The biggest risk was losing members because most of them weren’t earning. The pandemic has been a complete disaster for musicians and many of our members have suffered financial hardship. Offering a subscriptions holiday was a financial risk but we knew it was the right thing to do. Thankfully, it paid off and our membership levels have remained relatively steady in the most difficult of circumstances. We are also looking to downsize our headquarters and keep some of our activities online which will save money and make us more productive. The pandemic has shown how we can operate more efficiently but without reducing benefits and services for members, something we have aspired to but perhaps wouldn’t have achieved to this extent in other circumstances.

We’d love to hear any real successes which you think have come about because of how you adapted

We had planned to sell our headquarters and downsize prior to the pandemic and now it’s clear what a timely and pertinent decision that was. We are all excited about a fresh start in a more modern, open plan environment and we’ll be hot-desking so we can operate with less space. It will still provide a proper London home for the MU that our members can visit, but without the burden of high running costs, repairs, and maintenance. The important thing for colleagues is that it feels like a step forward not back. We will be better located, and it will facilitate more collaboration between teams. Plus, we expect most people will want to work from home half the week which should afford a better work-life balance. All in all, a really positive change for us as an organisation and as individuals.

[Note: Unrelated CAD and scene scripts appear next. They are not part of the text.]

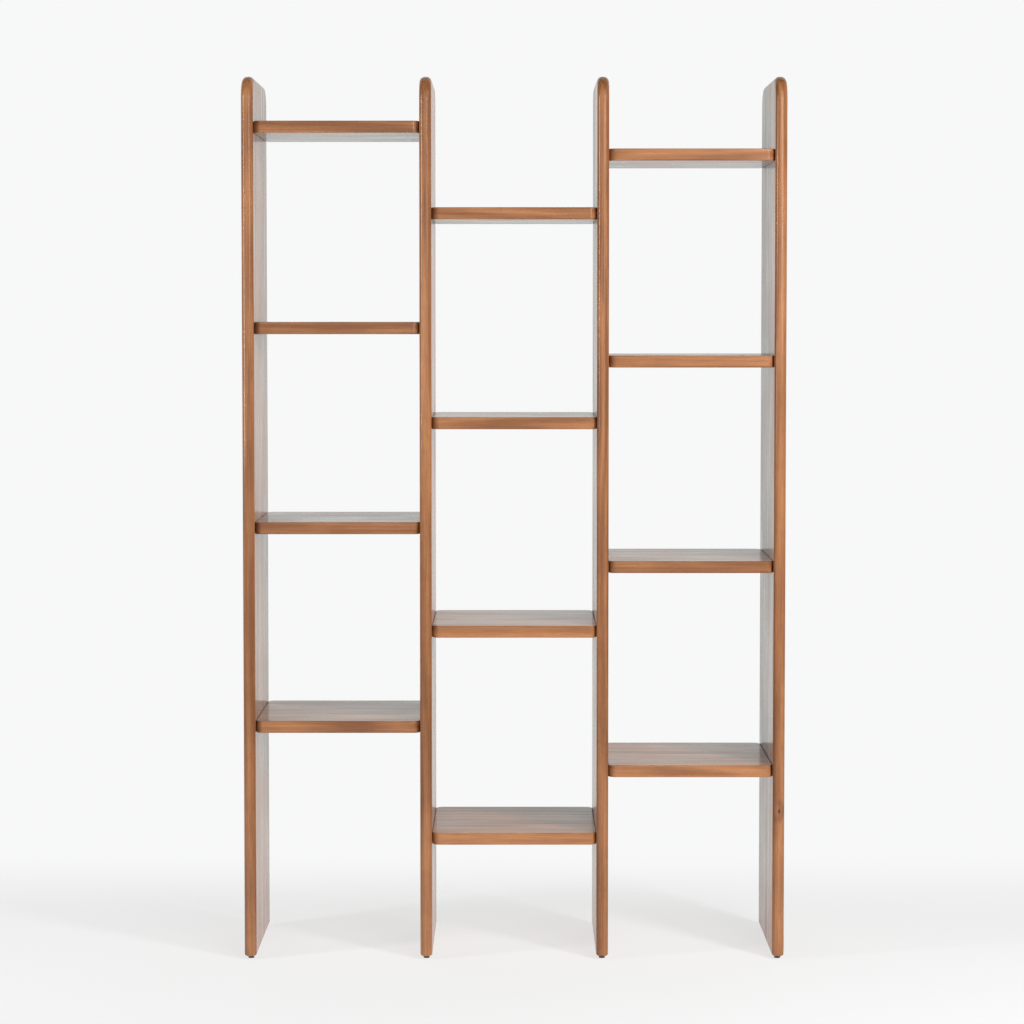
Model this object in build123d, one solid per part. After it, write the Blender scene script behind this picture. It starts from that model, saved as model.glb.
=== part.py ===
from build123d import *
import os

# A free-standing open bookcase: four tall boards stand side by side, and three bays of
# four shelves each hang between them, every bay at its own heights.
# Millimetres. +X to the right, +Y to the back, +Z up. The origin is on the floor, in the
# middle of the footprint.

# Outer size
OVERALL_WIDTH = 1219.0
BOARD_DEPTH = 356.0
BOARD_HEIGHT = 1981.0
FOOT_HEIGHT = 7.5
THICKNESS = 27.0
BAYS = ("left", "centre", "right")
UPRIGHTS = ("left_outer", "left_inner", "right_inner", "right_outer")

# Rounding of the boards
BOARD_TOP_RADIUS = 50.0
BOARD_EDGE_RADIUS = 12.0
BOARD_FOOT_EDGE_RADIUS = 5.0

# Shelves
SHELF_DEPTH = 335.0
SHELF_CORNER_RADIUS = 16.0
SHELF_EDGE_RADIUS = 2.0
SHELVES_PER_BAY = 4
LOWEST_SHELF_TOP = {"left": 541.0, "centre": 287.0, "right": 440.5}
SHELF_SPACING = {"left": 449.0, "centre": 469.5, "right": 461.9}

# Joinery in each shelf end: dowels outside, connector bolts and cams inside
DOWEL_Y = 132.0
DOWEL_RADIUS = 3.95
DOWEL_IN_BOARD = 12.0
DOWEL_IN_SHELF = 18.0
DOWEL_CHAMFER = 1.0
BOLT_Y = 100.0
BOLT_THREAD_RADIUS = 3.0
BOLT_THREAD_LENGTH = 11.0
BOLT_COLLAR_RADIUS = 3.9
BOLT_COLLAR_LENGTH = 2.0
BOLT_SHANK_RADIUS = 3.4
BOLT_SHANK_LENGTH = 26.0
BOLT_NECK_RADIUS = 2.0
BOLT_NECK_LENGTH = 5.0
BOLT_HEAD_RADIUS = 3.2
BOLT_HEAD_LENGTH = 3.0
CAM_FROM_END = 34.0
CAM_RADIUS = 7.5
CAM_HEIGHT = 18.5
CAM_DRIVE_LENGTH = 6.0
CAM_DRIVE_WIDTH = 1.4
CAM_DRIVE_DEPTH = 2.5

# Levelling feet, two under each board
FOOT_FROM_EDGE = 26.0
PAD_HEIGHT = 4.0
PAD_BASE_RADIUS = 7.0
PAD_TOP_RADIUS = 5.5
PAD_RIM_HEIGHT = 1.5
PAD_SOCKET_FLOOR = 1.5
COLLAR_HEIGHT = 3.0
COLLAR_ACROSS_FLATS = 9.0
COLLAR_CHAMFER = 0.5
STUD_RADIUS = 3.0
STUD_ABOVE_COLLAR = 25.0
STUD_TIP_CHAMFER = 0.8
INSERT_RADIUS = 4.9
INSERT_LENGTH = 13.0

# Clearances
FIT = 0.05
SHANK_ROOM = 0.6
BORE_END_ROOM = 1.0

BAY_WIDTH = (OVERALL_WIDTH - len(UPRIGHTS) * THICKNESS) / len(BAYS)
PITCH = BAY_WIDTH + THICKNESS
BOLT_TIP = BOLT_COLLAR_LENGTH + BOLT_SHANK_LENGTH + BOLT_NECK_LENGTH + BOLT_HEAD_LENGTH
ON_BASE = (Align.CENTER, Align.CENTER, Align.MIN)


def upright_x(index):
    return (index - (len(UPRIGHTS) - 1) / 2) * PITCH


def bay_x(bay):
    return (BAYS.index(bay) - (len(BAYS) - 1) / 2) * PITCH


def shelf_tops(bay):
    return [LOWEST_SHELF_TOP[bay] + level * SHELF_SPACING[bay] for level in range(SHELVES_PER_BAY)]


def rod(radius, length, chamfer_size=0.0):
    """A round bar that stands on the origin and points up +Z."""
    bar = Cylinder(radius, length, align=ON_BASE)
    if chamfer_size:
        bar = chamfer(bar.edges().filter_by(GeomType.CIRCLE), chamfer_size)
    return bar


def pointing(direction):
    """Turns something that points up +Z so that it points along X in the given direction."""
    return Rot(0, 90 * direction, 0)


def joint_places(bay):
    """Where each shelf end meets its board: x of the board's face, height, inward direction."""
    for end in (-1, 1):
        face_x = bay_x(bay) + end * BAY_WIDTH / 2
        for top in shelf_tops(bay):
            yield face_x, top - THICKNESS / 2, -end


# Boards


def board_blank():
    """The tall board: round upper corners in side view, and a generous round on its edges."""
    side = Plane.YZ * Pos(0, FOOT_HEIGHT + BOARD_HEIGHT / 2) * Rectangle(BOARD_DEPTH, BOARD_HEIGHT)
    side = fillet(side.vertices().group_by(Axis.Z)[-1], BOARD_TOP_RADIUS)
    board = extrude(side, THICKNESS / 2, dir=(1, 0, 0), both=True)
    rim = board.faces().filter_by(Axis.X).edges()
    lower_end = rim.sort_by(Axis.Z)[0].center().Z
    board = fillet(rim.filter_by(lambda edge: edge.center().Z > lower_end), BOARD_EDGE_RADIUS)
    return fillet(board.faces().sort_by(Axis.Z)[0].edges(), BOARD_FOOT_EDGE_RADIUS)


def board_bores(bay):
    """Holes that a bay's dowels and connector bolts need in the two boards beside it."""
    bores = []
    for face_x, height, inward in joint_places(bay):
        for side in (-1, 1):
            dowel_hole = rod(DOWEL_RADIUS + FIT, DOWEL_IN_BOARD + BORE_END_ROOM)
            bolt_hole = rod(BOLT_THREAD_RADIUS + FIT, BOLT_THREAD_LENGTH + BORE_END_ROOM)
            bores.append(Pos(face_x, side * DOWEL_Y, height) * pointing(-inward) * dowel_hole)
            bores.append(Pos(face_x, side * BOLT_Y, height) * pointing(-inward) * bolt_hole)
    return bores


def foot_bores(x):
    """Holes under a board for its two inserts, with room above them for the studs."""
    bores = []
    for side in (-1, 1):
        y = side * (BOARD_DEPTH / 2 - FOOT_FROM_EDGE)
        bores.append(Pos(x, y, FOOT_HEIGHT) * rod(INSERT_RADIUS + FIT, INSERT_LENGTH))
        stud_room = rod(STUD_RADIUS + SHANK_ROOM, STUD_ABOVE_COLLAR + BORE_END_ROOM)
        bores.append(Pos(x, y, FOOT_HEIGHT) * stud_room)
    return bores


def upright(index):
    x = upright_x(index)
    bores = foot_bores(x)
    if index > 0:
        bores += [bore for bore in board_bores(BAYS[index - 1]) if bore.center().X > bay_x(BAYS[index - 1])]
    if index < len(BAYS):
        bores += [bore for bore in board_bores(BAYS[index]) if bore.center().X < bay_x(BAYS[index])]
    return Pos(x, 0, 0) * board_blank() - bores


# Shelves


def shelf(bay, top):
    """A shelf with round corners in plan, bored at both ends and from below."""
    plan = RectangleRounded(BAY_WIDTH, SHELF_DEPTH, SHELF_CORNER_RADIUS)
    slab = extrude(plan, THICKNESS)
    faces = slab.faces().filter_by(Axis.Z)
    slab = fillet(faces.edges(), SHELF_EDGE_RADIUS)
    cuts = []
    for end in (-1, 1):
        for side in (-1, 1):
            dowel_hole = rod(DOWEL_RADIUS + FIT, DOWEL_IN_SHELF + BORE_END_ROOM)
            bolt_hole = rod(BOLT_COLLAR_RADIUS + FIT, CAM_FROM_END)
            cam_hole = rod(CAM_RADIUS + FIT, CAM_HEIGHT + BORE_END_ROOM)
            end_x = end * BAY_WIDTH / 2
            cuts.append(Pos(end_x, side * DOWEL_Y, THICKNESS / 2) * pointing(-end) * dowel_hole)
            cuts.append(Pos(end_x, side * BOLT_Y, THICKNESS / 2) * pointing(-end) * bolt_hole)
            cuts.append(Pos(end_x - end * CAM_FROM_END, side * BOLT_Y, 0) * cam_hole)
    return Pos(bay_x(bay), 0, top - THICKNESS) * (slab - cuts)


# Fasteners


def dowel():
    """A beech dowel along +Z, with the board's face at the origin."""
    return Pos(0, 0, -DOWEL_IN_BOARD) * rod(DOWEL_RADIUS, DOWEL_IN_BOARD + DOWEL_IN_SHELF, DOWEL_CHAMFER)


def connector_bolt():
    """A cam connector bolt along +Z: thread below the board's face, round head at the far end."""
    bolt = Pos(0, 0, -BOLT_THREAD_LENGTH) * rod(BOLT_THREAD_RADIUS, BOLT_THREAD_LENGTH)
    height = 0.0
    for radius, length in (
        (BOLT_COLLAR_RADIUS, BOLT_COLLAR_LENGTH),
        (BOLT_SHANK_RADIUS, BOLT_SHANK_LENGTH),
        (BOLT_NECK_RADIUS, BOLT_NECK_LENGTH),
        (BOLT_HEAD_RADIUS, BOLT_HEAD_LENGTH),
    ):
        bolt += Pos(0, 0, height) * rod(radius, length)
        height += length
    return bolt


def cam():
    """A cam housing along +Z: open towards -X for the bolt, with a cross drive underneath."""
    mouth_start = BOLT_TIP - CAM_FROM_END + SHANK_ROOM
    mouth = pointing(-1) * rod(BOLT_HEAD_RADIUS + SHANK_ROOM, 2 * CAM_RADIUS)
    mouth = Pos(mouth_start, 0, THICKNESS / 2) * mouth
    drive = Box(CAM_DRIVE_LENGTH, CAM_DRIVE_WIDTH, CAM_DRIVE_DEPTH, align=ON_BASE)
    return rod(CAM_RADIUS, CAM_HEIGHT) - [mouth, drive, Rot(0, 0, 90) * drive]


def bay_fasteners(bay, piece, y, from_face=0.0, below=0.0, turned=True):
    """Copies of one fastener at both ends of every shelf in a bay, front and back."""
    copies = []
    for face_x, height, inward in joint_places(bay):
        for side in (-1, 1):
            place = Pos(face_x + inward * from_face, side * y, height - below)
            facing = pointing(inward) if turned else Rot(0, 0, 0 if inward > 0 else 180)
            copies.append(place * facing * piece)
    return Compound(children=copies)


# Levelling feet


def foot_places():
    """Every foot's name, x and y."""
    for index, upright_name in enumerate(UPRIGHTS):
        for end_name, side in (("front", -1), ("back", 1)):
            y = side * (BOARD_DEPTH / 2 - FOOT_FROM_EDGE)
            yield f"{upright_name}_{end_name}", upright_x(index), y


def foot_insert():
    """The steel sleeve that is fixed in the board and takes the stud."""
    return rod(INSERT_RADIUS, INSERT_LENGTH) - rod(STUD_RADIUS + FIT, INSERT_LENGTH)


def foot_pad():
    """The nylon pad on the floor, with a blind socket that the stud's lower end turns in."""
    rim = rod(PAD_BASE_RADIUS, PAD_RIM_HEIGHT)
    cone_height = PAD_HEIGHT - PAD_RIM_HEIGHT
    cone = Pos(0, 0, PAD_RIM_HEIGHT) * Cone(PAD_BASE_RADIUS, PAD_TOP_RADIUS, cone_height, align=ON_BASE)
    socket = Pos(0, 0, PAD_SOCKET_FLOOR) * rod(STUD_RADIUS + FIT, PAD_HEIGHT)
    return rim + cone - socket


def foot_stud():
    """The threaded stud with the hexagonal collar that a spanner turns."""
    stud_top = PAD_HEIGHT + COLLAR_HEIGHT + STUD_ABOVE_COLLAR
    hexagon = RegularPolygon(COLLAR_ACROSS_FLATS / 2, 6, major_radius=False)
    collar = chamfer(extrude(hexagon, COLLAR_HEIGHT).faces().filter_by(Axis.Z).edges(), COLLAR_CHAMFER)
    shaft = Pos(0, 0, PAD_SOCKET_FLOOR) * rod(STUD_RADIUS, stud_top - PAD_SOCKET_FLOOR, STUD_TIP_CHAMFER)
    return Pos(0, 0, PAD_HEIGHT) * collar + shaft


def main():
    os.makedirs("parts", exist_ok=True)

    for index, name in enumerate(UPRIGHTS):
        export_step(upright(index), f"parts/{name}_upright.step")

    for bay in BAYS:
        for level, top in enumerate(shelf_tops(bay), start=1):
            export_step(shelf(bay, top), f"parts/{bay}_shelf_{level}.step")
        below_axis = THICKNESS / 2
        export_step(bay_fasteners(bay, dowel(), DOWEL_Y), f"parts/{bay}_bay_dowels.step")
        export_step(bay_fasteners(bay, connector_bolt(), BOLT_Y), f"parts/{bay}_bay_cam_bolts.step")
        cams = bay_fasteners(bay, cam(), BOLT_Y, CAM_FROM_END, below_axis, turned=False)
        export_step(cams, f"parts/{bay}_bay_cams.step")

    inserts = []
    for name, x, y in foot_places():
        inserts.append(Pos(x, y, FOOT_HEIGHT) * foot_insert())
        export_step(Pos(x, y, 0) * foot_pad(), f"parts/{name}_foot_pad.step")
        export_step(Pos(x, y, 0) * foot_stud(), f"parts/{name}_foot_stud.step")
    export_step(Compound(children=inserts), "parts/foot_inserts.step")


main()
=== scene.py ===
import math

import bmesh
import bpy
from bpy.props import FloatProperty, FloatVectorProperty, IntProperty, PointerProperty
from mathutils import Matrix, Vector


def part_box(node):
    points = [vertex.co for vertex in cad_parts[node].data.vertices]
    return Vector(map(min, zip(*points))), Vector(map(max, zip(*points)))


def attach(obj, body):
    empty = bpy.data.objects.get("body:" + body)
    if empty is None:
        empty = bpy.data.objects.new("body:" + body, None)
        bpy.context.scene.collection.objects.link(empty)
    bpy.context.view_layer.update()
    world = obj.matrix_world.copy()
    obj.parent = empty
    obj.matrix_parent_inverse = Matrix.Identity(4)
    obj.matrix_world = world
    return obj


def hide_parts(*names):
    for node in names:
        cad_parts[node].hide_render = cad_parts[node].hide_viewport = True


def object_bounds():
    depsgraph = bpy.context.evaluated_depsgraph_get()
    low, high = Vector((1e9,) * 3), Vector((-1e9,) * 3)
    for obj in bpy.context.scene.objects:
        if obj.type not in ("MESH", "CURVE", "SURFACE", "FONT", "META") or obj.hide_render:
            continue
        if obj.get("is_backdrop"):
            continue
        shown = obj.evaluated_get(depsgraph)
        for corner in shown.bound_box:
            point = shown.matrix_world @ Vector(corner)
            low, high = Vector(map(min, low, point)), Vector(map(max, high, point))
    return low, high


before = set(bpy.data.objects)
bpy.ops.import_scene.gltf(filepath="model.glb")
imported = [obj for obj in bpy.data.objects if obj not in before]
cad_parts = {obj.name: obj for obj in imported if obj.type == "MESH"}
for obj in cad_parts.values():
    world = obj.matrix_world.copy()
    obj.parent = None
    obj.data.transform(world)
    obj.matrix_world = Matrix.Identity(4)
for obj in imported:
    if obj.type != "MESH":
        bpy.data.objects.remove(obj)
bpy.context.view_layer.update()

bl_info = {
    "name": "Staggered ladder bookcase",
    "version": (1, 0, 0),
    "blender": (4, 5, 0),
    "location": "3D View > Sidebar > Bookcase",
    "description": "Finishes a tall open bookcase of four rounded boards and twelve shelves",
    "category": "Add Mesh",
}

BODY = "bookcase"
BAYS = ("left", "centre", "right")
UPRIGHTS = tuple(n for n in sorted(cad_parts) if n.endswith("_upright"))
SHELVES = tuple(n for n in sorted(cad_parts) if "_shelf_" in n)
PADS = tuple(n for n in sorted(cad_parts) if n.endswith("_foot_pad"))
STUDS = tuple(n for n in sorted(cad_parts) if n.endswith("_foot_stud"))

BOARD_NUMBER = "board_number"
# The attribute below carries each board's tone together with painted shade.
BOARD_TONE_AND_SHADE = "board_tone_and_shade"
ROUNDED = "rounded_edge"

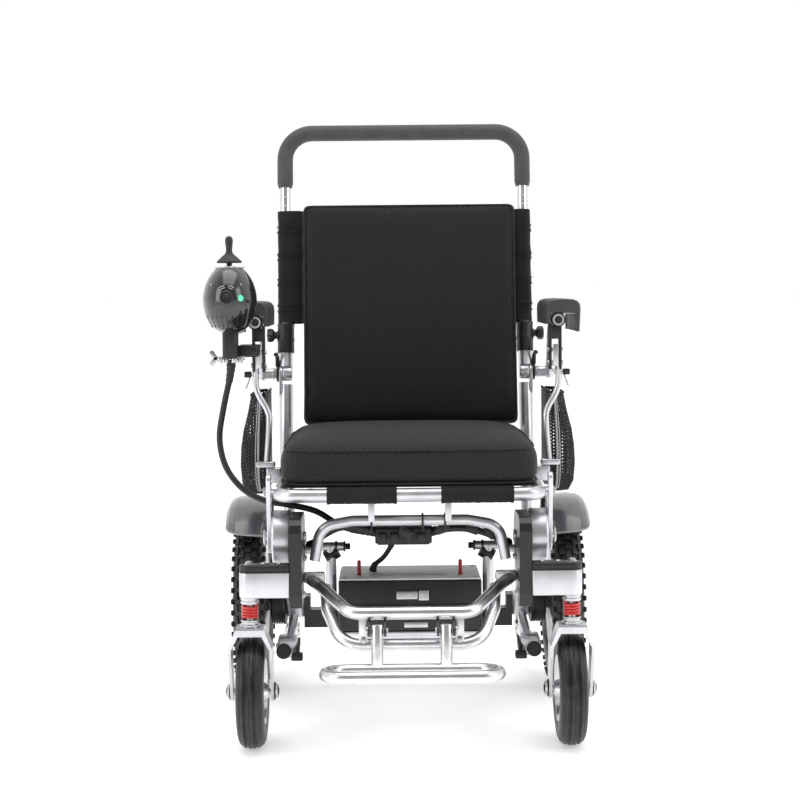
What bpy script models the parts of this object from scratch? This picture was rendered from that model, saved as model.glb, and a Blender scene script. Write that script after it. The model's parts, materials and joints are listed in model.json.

What are the biggest lessons learned about yourself or your leadership team

I’ve been impressed how everyone in the organisation has adapted to change. However, it has been tough on all of us at times and I think many colleagues have opened up about the challenges of working from home, including the impact on mental health. Speaking to colleagues based in their home environment and hearing about who they live with, the caring responsibilities they have and how they’re coping made me feel much more in touch with them all on a personal level. I am keen to maintain these relationships. It is important to recognise that we all have lives outside of work and there are challenges shared across every level of the business. We can support each other.

Who was your biggest inspiration during the pandemic?

I am inspired by the resilience of our members who have been through the toughest imaginable time and keep making music against all the odds. Many of them adapted to move their music teaching and gigging online, started writing and recording, learned new skills or found temporary jobs to subsidise their activities. Most of them are freelance and many didn’t qualify for Government support, but they kept performing, rehearsing, creating, practising and supporting each other.

How are you feeling about the future and what are your hopes for the next 12 months?

Now that the music industry is recovering, I feel hopeful for the future. I am off to see a West End musical and going to a music festival in September, as well as the Ivor Novello Awards. Finally, some live music and in-person events! It’s great to hear from members who are getting back to what they do best, and I think we are going from strength to strength as an organisation. One of my big hopes for the next 12 months is that some of our campaigning work comes to fruition. For example, we are lobbying for guaranteed royalties for musicians from music streaming and we have some big opportunities to influence Government this side of Christmas. We also hope to make some headway on the challenges presented by Brexit for touring musicians, which is a very important issue for our members.